All that confidence? remeber it? yeah it was nice. yeah you liked me status. yeah you were excited. i was too.
it's all gone. what the fuck happened?
sometimes it comes in small spurts.
it has gotten to the point where i have to repeat almost everything to keep me sane.
i can do this. i can do this. i can do this. i can do this. i can do this. i can do this.
i write it in my notes. on worksheets. mutter it under my breath. have the words rotating in my mind. then it changes.
nonononononono. i can't. i need him. i need pearl. i need my mom. i need patty. i need. where is everyone? i'm alone. i can't i can't i can't i can't
the the point of i want to carve it on my chest. carve the words i can't. wouldn't that be lovely..
everything has to be repeated to sink in.
just breathe just breathe just breathe just breathe. it's so hard. breathing is so difficult.

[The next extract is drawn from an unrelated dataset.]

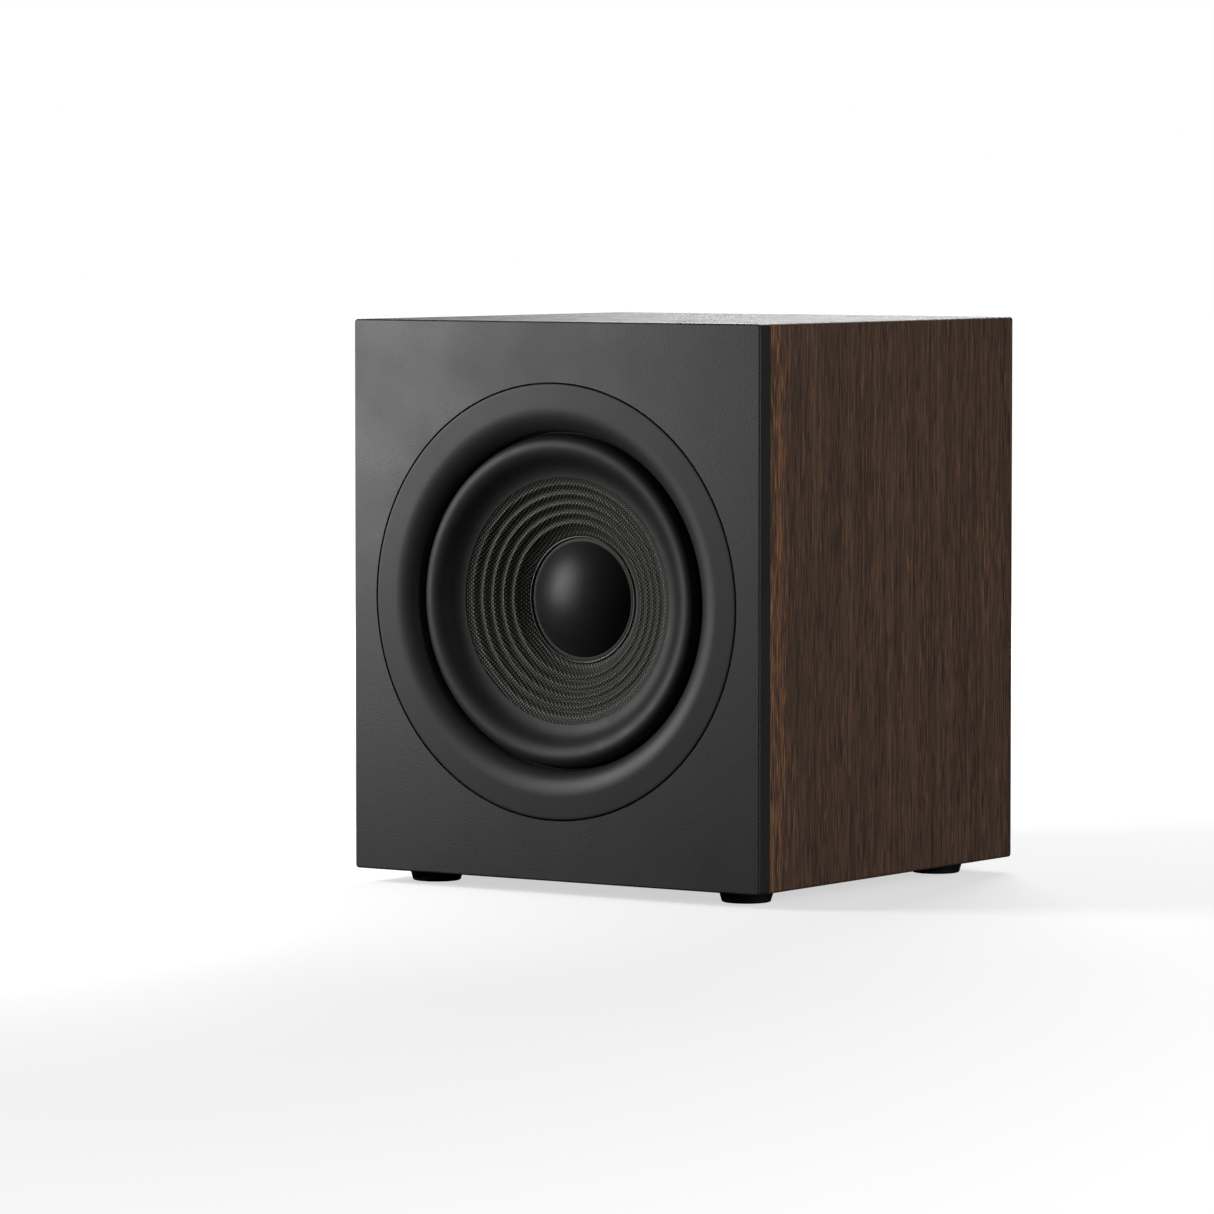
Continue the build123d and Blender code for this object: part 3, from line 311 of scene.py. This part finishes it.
mottled("black_plastic", (0.020, 0.020, 0.020), (0.0145, 0.0145, 0.0145), 0.35, (0.42, 0.5), 0.02)
mottled(
    "gold_plate", (0.83, 0.60, 0.25), (0.70, 0.48, 0.18), 2.5, (0.16, 0.27), 0.003, 8.0, Metallic=1.0
)
mottled("red_plastic", (0.47, 0.018, 0.016), (0.37, 0.012, 0.011), 1.0, (0.24, 0.32), 0.004)
mottled("terminal_black", (0.018, 0.018, 0.018), (0.012, 0.012, 0.012), 1.0, (0.24, 0.32), 0.004)
mottled(
    "tinned_metal", (0.66, 0.66, 0.63), (0.5, 0.5, 0.48), 1.2, (0.3, 0.45), 0.006, Metallic=1.0
)
mottled(
    "insert_brass", (0.68, 0.50, 0.22), (0.52, 0.37, 0.15), 0.9, (0.28, 0.4), 0.006, 5.0, Metallic=1.0
)
mottled("board_laminate", (0.24, 0.16, 0.07), (0.17, 0.11, 0.045), (0.4, 4.0, 4.0), (0.4, 0.5), 0.01)
mottled("film_capacitor", (0.42, 0.33, 0.07), (0.35, 0.27, 0.05), 3.0, (0.22, 0.3), 0.006)
mottled("resistor_ceramic", (0.60, 0.58, 0.53), (0.48, 0.46, 0.42), 0.5, (0.7, 0.85), 0.04)
mottled(
    "black_rubber", (0.0125, 0.0125, 0.0125), (0.0095, 0.0095, 0.0095), 0.5, (0.52, 0.58), 0.006, 9.0,
    Specular_IOR_Level=0.4,
)
mottled("spider_cloth", (0.50, 0.36, 0.13), (0.36, 0.25, 0.08), 0.6, (0.7, 0.85), 0.12)
materials["woven_fibre"] = woven("woven_fibre")
materials["copper_wire"] = wound("copper_wire", "Z", 0.8)
materials["coil_winding"] = wound("coil_winding", "Y", 0.3)

# Nodes whose material is not their slot's own, because their grain or winding runs another way.
special = {
    "top_panel": "dark_veneer_top",
    "bottom_panel": "dark_veneer_top",
    "voice_coil": "coil_winding",
}
slot_of = {part["node"]: part["material_slot"] for part in frame["record"]["subparts"]}
for node, piece in frame["nodes"].items():
    piece.data.materials.clear()
    piece.data.materials.append(materials[special.get(node, slot_of[node])])

# ---------------------------------------------------------------- mesh helpers


def finish_mesh(mesh, name, slot, sharp=35.0):
    """Makes a smooth-shaded object from a bmesh, with its hard edges marked."""
    bmesh.ops.recalc_face_normals(mesh, faces=mesh.faces)
    data = bpy.data.meshes.new(name)
    mesh.to_mesh(data)
    mesh.free()
    data.polygons.foreach_set("use_smooth", [True] * len(data.polygons))
    data.set_sharp_from_angle(angle=math.radians(sharp))
    data.materials.append(materials[slot])
    piece = bpy.data.objects.new(name, data)
    scene.collection.objects.link(piece)
    return piece


def lathe(name, outline, centre, slot, segments=256, shape=None, sharp=35.0):
    """Turns a closed outline round the Y axis through centre. Points are (radius, y) in mm."""
    mesh = bmesh.new()
    rings = []
    for radius, along in outline:
        if radius < 1e-6:
            rings.append([mesh.verts.new(centre + Vector((0, along * MM, 0)))])
            continue
        ring = []
        for step in range(segments):
            angle = 2 * math.pi * step / segments
            reach = (shape(radius, along, angle) if shape else radius) * MM
            place = Vector((reach * math.cos(angle), along * MM, reach * math.sin(angle)))
            ring.append(mesh.verts.new(centre + place))
        rings.append(ring)
    closing = [] if len(rings[0]) == 1 or len(rings[-1]) == 1 else [(rings[-1], rings[0])]
    for inner, outer in list(zip(rings, rings[1:])) + closing:
        if len(inner) == 1 and len(outer) == 1:
            continue
        for step in range(segments):
            following = (step + 1) % segments
            corners = [inner[step % len(inner)], outer[step % len(outer)]]
            if len(outer) > 1:
                corners.append(outer[following])
            if len(inner) > 1:
                corners.append(inner[following])
            mesh.faces.new(corners)
    return finish_mesh(mesh, name, slot, sharp)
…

when i finally calm down after a while of crying or being scared or anxious. my whole body just loosens up and relaxes. it's the weirdest feeling. was i that tense? that all my muscles were flexed and my body was turned inward? was it that bad?

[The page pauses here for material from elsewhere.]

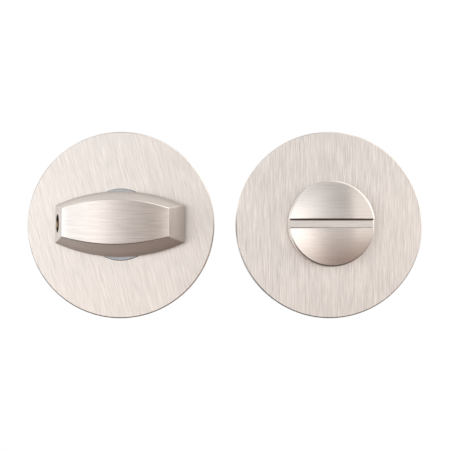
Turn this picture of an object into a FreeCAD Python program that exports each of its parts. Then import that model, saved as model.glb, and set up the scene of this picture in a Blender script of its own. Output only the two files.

i know it's not my heart. but something in my chest hurts. something in there aches and feels like it's being pushed down against my spine or shoulder blade whatever is in my back. like there is a weight hanging on it. like someone keeps accidently stepping on my heart. more like accidently stampeeding like in the lion king.
nice.. depression to lion king all in a few paragraphs. that should be sufficient enough for an interesting blog.